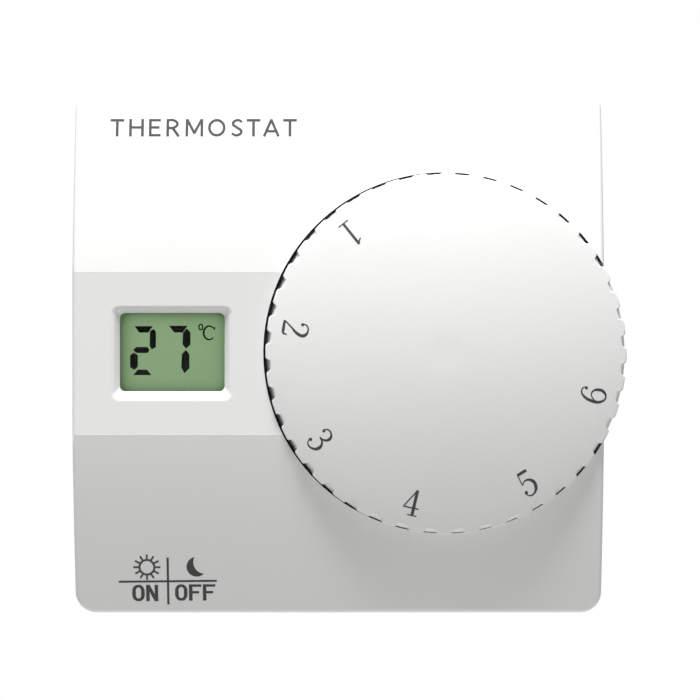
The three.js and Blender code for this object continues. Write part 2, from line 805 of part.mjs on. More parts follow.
const thermostat = new THREE.Group();
const wallBase = new THREE.Group();
const bodyUnit = new THREE.Group();
const dial = new THREE.Group();
const modeSwitch = new THREE.Group();
dial.position.set(dialX, 0, dialZ);
thermostat.add(wallBase, bodyUnit, dial, modeSwitch);

wallBase.add(
  piece("wall_plate", wallPlate(), colours.inner, 0.5),
  piece("terminal_block", terminalBlock(), colours.black, 0.55),
);
terminalPlaces.forEach((x, i) => {
  const number = i + 1;
  const cageMesh = piece(`terminal_cage_${number}`, terminalCage(), colours.brass, 0.35, 1);
  const screwMesh = piece(`terminal_screw_${number}`, frontScrew(terminalScrew), colours.steel, 0.35, 1);
  const socketMesh = piece(`socket_contact_${number}`, socketContact(), colours.brass, 0.35, 1);
  cageMesh.position.set(x, 0, cageZ);
  screwMesh.position.set(x, -cage.front, cageZ);
  socketMesh.position.set(x, 0, socketZ);
  wallBase.add(cageMesh, screwMesh, socketMesh);
});

bodyUnit.add(
  piece("front_cover", frontCover(), colours.shell, 0.45),
  piece("rear_cover", rearCover(), colours.inner, 0.5),
  piece("window_lens", windowLens(), 0xeef3f2, 0.05),
  piece("lcd_front_glass", displayLayer(frontGlassHeight, frontGlassFront, glassThickness), 0xa9b9a2, 0.1),
  piece("lcd_rear_glass", displayLayer(rearGlassHeight, rearGlassFront, glassThickness), 0x93a78b, 0.15),
  piece("lcd_reflector", displayLayer(rearGlassHeight, reflectorFront, reflectorThickness), 0x88a47c, 0.4),
  piece("lcd_holder", lcdHolder(), colours.inner, 0.5),
  piece("zebra_strip_upper", zebraStrip(1), 0x4a4a4c, 0.8),
  piece("zebra_strip_lower", zebraStrip(-1), 0x4a4a4c, 0.8),
  piece("circuit_board", circuitBoard(), colours.board, 0.45),
);

bodyUnit.add(
  piece("relay", onBoard(boardParts.relay), 0x2b4a86, 0.5),
  piece("microcontroller", onBoard(boardParts.microcontroller), colours.black, 0.6),
  piece("crystal", crystal(), colours.steel, 0.3, 1),
  piece("capacitor", capacitor(), 0x2a3c66, 0.35),
  piece("thermistor", thermistor(), 0x3a2c1e, 0.5),
  piece("slide_switch_housing", slideSwitchHousing(), colours.steel, 0.35, 1),
);

const potentiometerPieces = [
  piece("potentiometer_housing", potentiometerHousing(), colours.black, 0.5),
  piece("potentiometer_track", potentiometerTrack(), 0x6b4a2c, 0.5),
];
for (const mesh of potentiometerPieces) {
  mesh.position.set(dialX, 0, dialZ);
  bodyUnit.add(mesh);
}

// Cell 1 has its nub to the left, cell 2 to the right. A spring stands behind each.
const bayEnd = bayLength / 2;
const cellEnd = bayEnd - batteryPlate - 2 * gap;
cellRows.forEach((z, i) => {
  const facing = i === 0 ? -1 : 1;
  const cellMesh = piece(`battery_cell_${i + 1}`, cell(), 0x2e3f33, 0.4);
  const springMesh = piece(`battery_spring_${i + 1}`, batterySpring(), colours.steel, 0.3, 1);
  cellMesh.position.set(bayX + facing * (cellEnd - cellLength), -cellDepth, z);
  cellMesh.rotation.y = facing < 0 ? Math.PI : 0;
  springMesh.position.set(bayX - facing * cellEnd, -cellDepth, z);
  springMesh.rotation.y = facing < 0 ? Math.PI : 0;
  bodyUnit.add(cellMesh, springMesh);
});

const plateX = bayEnd - gap - batteryPlate / 2;
const plateHeight = cellDiameter - 2;
const plateDepths = [cellDepth - plateHeight / 2, cellDepth + plateHeight / 2];
const batteryPlateAt = (side, z, height) =>
  block(bayX + side * plateX, z, batteryPlate, height, ...plateDepths);
bodyUnit.add(
  piece("battery_plate_positive", batteryPlateAt(-1, cellRows[0], plateHeight), colours.steel, 0.3, 1),
  piece("battery_plate_negative", batteryPlateAt(-1, cellRows[1], plateHeight), colours.steel, 0.3, 1),
  piece("battery_link_plate", batteryPlateAt(1, bayZ, plateHeight + cellDiameter), colours.steel, 0.3, 1),
);

corners.forEach(([sx, sz], i) => {
  const mesh = piece(`case_screw_${i + 1}`, screw(caseScrew), colours.steel, 0.35, 1);
  mesh.position.set(sx * screwX, -rearCoverBack, sz * screwZ);
  bodyUnit.add(mesh);
});
boardScrewPlaces.forEach(([x, z], i) => {
  const mesh = piece(`board_screw_${i + 1}`, screw(boardScrew), colours.steel, 0.35, 1);
  mesh.position.set(x, -boardBack, z);
  bodyUnit.add(mesh);
});
terminalPlaces.forEach((x, i) => {
  const blade = block(x, socketZ, bladeWidth, bladeThickness, bladeBack, partsFront);
  bodyUnit.add(piece(`contact_blade_${i + 1}`, blade, colours.brass, 0.35, 1));
});

dial.add(
  piece("control_dial", dialKnob(), colours.shell, 0.45),
  piece("potentiometer_shaft", potentiometerShaft(), colours.inner, 0.5),
  piece("potentiometer_wiper", turned([
    [shaftRadius + gap, wiperFront - wiperThickness],
    [wiperRadius, wiperFront - wiperThickness],
    [wiperRadius, wiperFront],
    [shaftRadius + gap, wiperFront],
    [shaftRadius + gap, wiperFront - wiperThickness],
  ]), colours.brass, 0.4, 1),
);

modeSwitch.add(
  piece("mode_slider", modeSlider(), colours.shell, 0.45),
  piece("switch_lever", switchLever(), colours.black, 0.5),
);

export default thermostat;
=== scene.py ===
import json
import math
import bpy
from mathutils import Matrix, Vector


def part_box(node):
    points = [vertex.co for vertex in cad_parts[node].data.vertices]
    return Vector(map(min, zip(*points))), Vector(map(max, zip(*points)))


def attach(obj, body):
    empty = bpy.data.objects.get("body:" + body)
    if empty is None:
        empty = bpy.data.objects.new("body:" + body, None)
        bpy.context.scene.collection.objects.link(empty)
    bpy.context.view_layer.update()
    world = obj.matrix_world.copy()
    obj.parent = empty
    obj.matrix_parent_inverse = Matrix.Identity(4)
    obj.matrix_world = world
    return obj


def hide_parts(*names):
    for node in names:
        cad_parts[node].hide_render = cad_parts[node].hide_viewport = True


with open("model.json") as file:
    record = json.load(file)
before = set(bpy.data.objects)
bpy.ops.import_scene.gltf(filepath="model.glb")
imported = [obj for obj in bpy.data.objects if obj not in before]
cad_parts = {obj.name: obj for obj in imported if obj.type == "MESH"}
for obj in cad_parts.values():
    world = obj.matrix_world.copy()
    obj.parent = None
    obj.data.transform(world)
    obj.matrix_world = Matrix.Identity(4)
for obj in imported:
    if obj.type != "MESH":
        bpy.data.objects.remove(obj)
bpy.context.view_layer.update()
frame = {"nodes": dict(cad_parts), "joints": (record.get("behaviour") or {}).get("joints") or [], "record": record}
mm = 0.001
tiny = 1e-6
shellLow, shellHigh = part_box("front_cover")
windowLow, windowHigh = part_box("window_lens")
dialAxis = next(Vector(j["pos_m"]) for j in frame["joints"] if j["name"] == "dial_turn")


# selecting and shaping

def objectMode():
    if bpy.context.object and bpy.context.object.mode != "OBJECT":
        bpy.ops.object.mode_set(mode="OBJECT")


def makeActive(piece):
    objectMode()
    bpy.ops.object.select_all(action="DESELECT")
    piece.select_set(True)
    bpy.context.view_layer.objects.active = piece


def newPiece(name):
    # the primitive that was just added becomes a named piece with its place in its mesh
    objectMode()
    piece = bpy.context.object
    piece.name = name
    piece.data.name = name
    makeActive(piece)
    bpy.ops.object.transform_apply(location=True, rotation=True, scale=True)
    return piece


def pick(piece, test, kind="VERT"):
    # selects vertices by place, edges by their two ends, or faces by the face, then goes into edit mode
    makeActive(piece)
    bpy.context.tool_settings.mesh_select_mode = (kind == "VERT", kind == "EDGE", kind == "FACE")
    mesh = piece.data
    places = mesh.vertices
    for items in (mesh.vertices, mesh.edges, mesh.polygons):
        items.foreach_set("select", [False] * len(items))
    if kind == "VERT":
        chosen = [vertex for vertex in places if test(vertex.co)]
    elif kind == "EDGE":
        chosen = [edge for edge in mesh.edges if test(*(places[i].co for i in edge.vertices))]
    else:
        chosen = [face for face in mesh.polygons if test(face)]
    for item in chosen:
        item.select = True
        for i in getattr(item, "vertices", ()):
            places[i].select = True
    bpy.ops.object.mode_set(mode="EDIT")
    return len(chosen)


def pickAll(piece):
    makeActive(piece)
    bpy.ops.object.mode_set(mode="EDIT")
    bpy.ops.mesh.select_all(action="SELECT")


def box(name, low, high):
    # a cube between two corners
    low, high = Vector(low), Vector(high)
    objectMode()
    bpy.ops.object.select_all(action="DESELECT")
    bpy.ops.mesh.primitive_cube_add(size=1, location=(low + high) / 2, scale=high - low)
    return newPiece(name)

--

What needs to be done: Reproduce verbatim only this range: the first line of the material through the line that contains "thermostat.add(wallBase, bodyUnit, dial, modeSwitch);", inclusive.

Solution to this task:
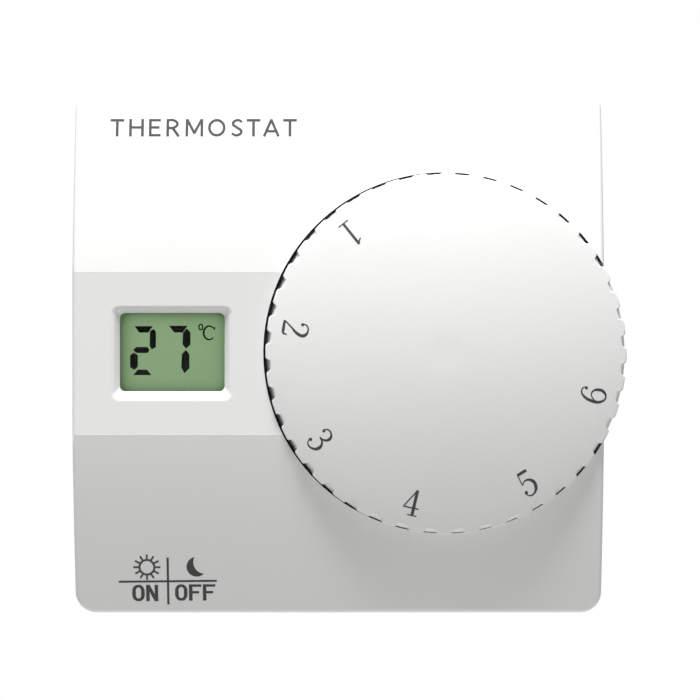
The three.js and Blender code for this object continues. Write part 2, from line 805 of part.mjs on. More parts follow.
const thermostat = new THREE.Group();
const wallBase = new THREE.Group();
const bodyUnit = new THREE.Group();
const dial = new THREE.Group();
const modeSwitch = new THREE.Group();
dial.position.set(dialX, 0, dialZ);
thermostat.add(wallBase, bodyUnit, dial, modeSwitch);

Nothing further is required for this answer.